Using Government to Shrink Government
Jason Charewicz, Class of 2013, Philosophy
September 7, 2012
Filed under Quill
Republicans talk about shrinking the government and making people less dependent on the government. A smaller government removes red tape and other obstacles, and the individual drive to self-sufficiency will combine to promote entrepreneurship, strengthen the economy, and generally improve the quality of life for Americans. Candidates run on this philosophy, asking for votes to help turn this vision into a reality.
I have one major qualm with this line of thinking, or more specifically with politicians and candidates who promote these beliefs. It seems quite odd to me to decrease the size of the government and promote individual initiative by having someone else do something in the government. Broken campaign promises and political intransigence aside, the thinking betrays itself.
If the government is to shrink, it must be as a result of people taking action of their own accord within their own capacity, and not the product of officials in Washington writing, tweaking, and passing legislation.

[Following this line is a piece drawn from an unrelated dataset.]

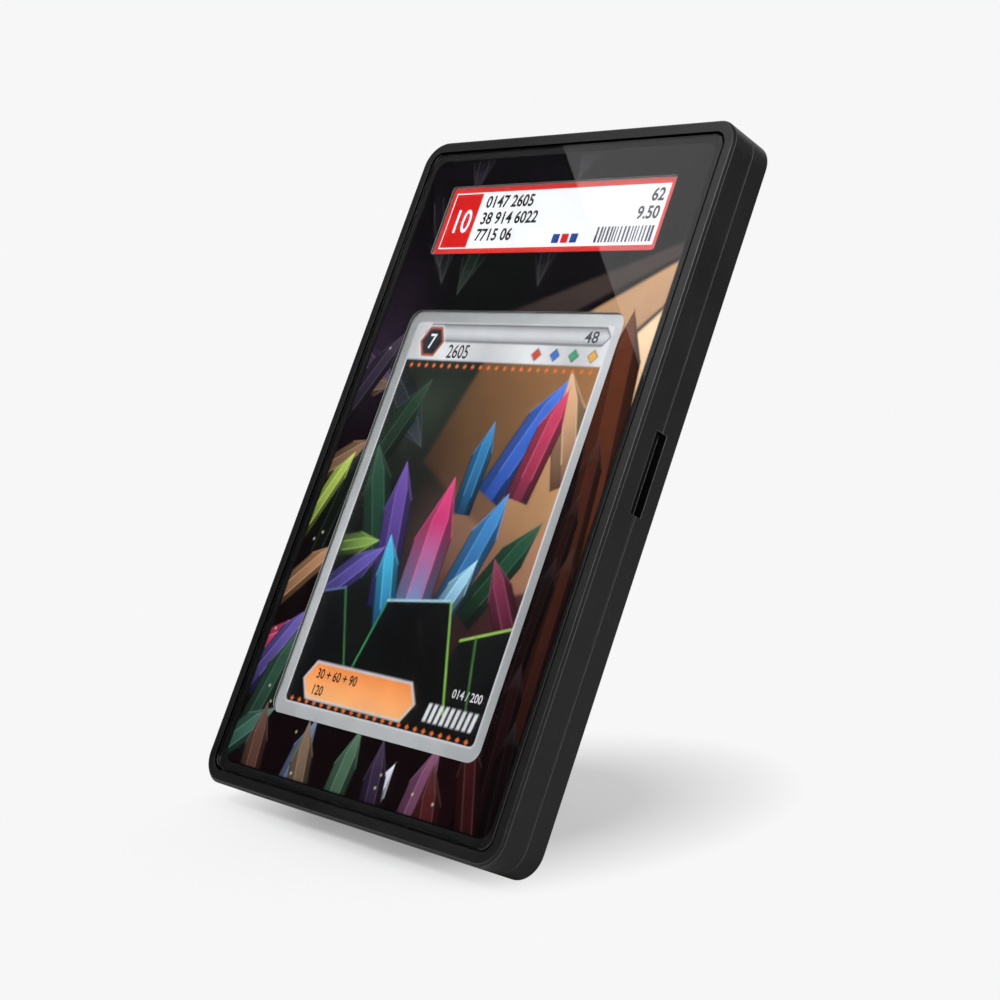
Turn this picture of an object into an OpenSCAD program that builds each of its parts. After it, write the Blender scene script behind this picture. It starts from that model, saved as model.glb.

Currently, taking political action denotes either voting, which runs into the aforementioned problem, or of revolution, which is not at all the intention. The latter is not only unnecessary, but generally complicated and messy. Voting, on the other hand, is an interesting topic. Often the idea of political action and voting are made synonymous, and the idea of political action always generates ideas of government legislation or election campaigning.
This is a very narrow conception of politics, one that pushes real involvement and important decisions away from the communities in which people live. This bleeds the notion that “man is a political animal” of meaning until only voting remains, at which point you could probably rephrase it to “man is a voting animal”.
Man functions in a polis, which in the modern American context would consist of the citizens of a given town or city involved in a meaningful way in the administration of the community. The local stakes of the issues at hand would have a much more visible meaning in the context of a community of family, friends, neighbors, teachers, and other acquaintances, and could bring together and strengthen communities in a largely forgotten way.
But local and state elections have given way to national elections, and man’s political capacity has decreased as a result. Even voting – the last trace of the political animal – means less when it occurs less often and has national and general consequences rather than local and specific results.
Ultimately my point is that as long as local communities are seen as less important than the dealings of the federal government, voting becomes less significant and man eventually becomes less political. National elections have general topics, unknown candidates, and comparatively little tangibility or visibility of effect. Local politics and the positive ability of man to act for and in relation to his neighbors ought to be far more stressed than they currently are, and that’s merely the starting point.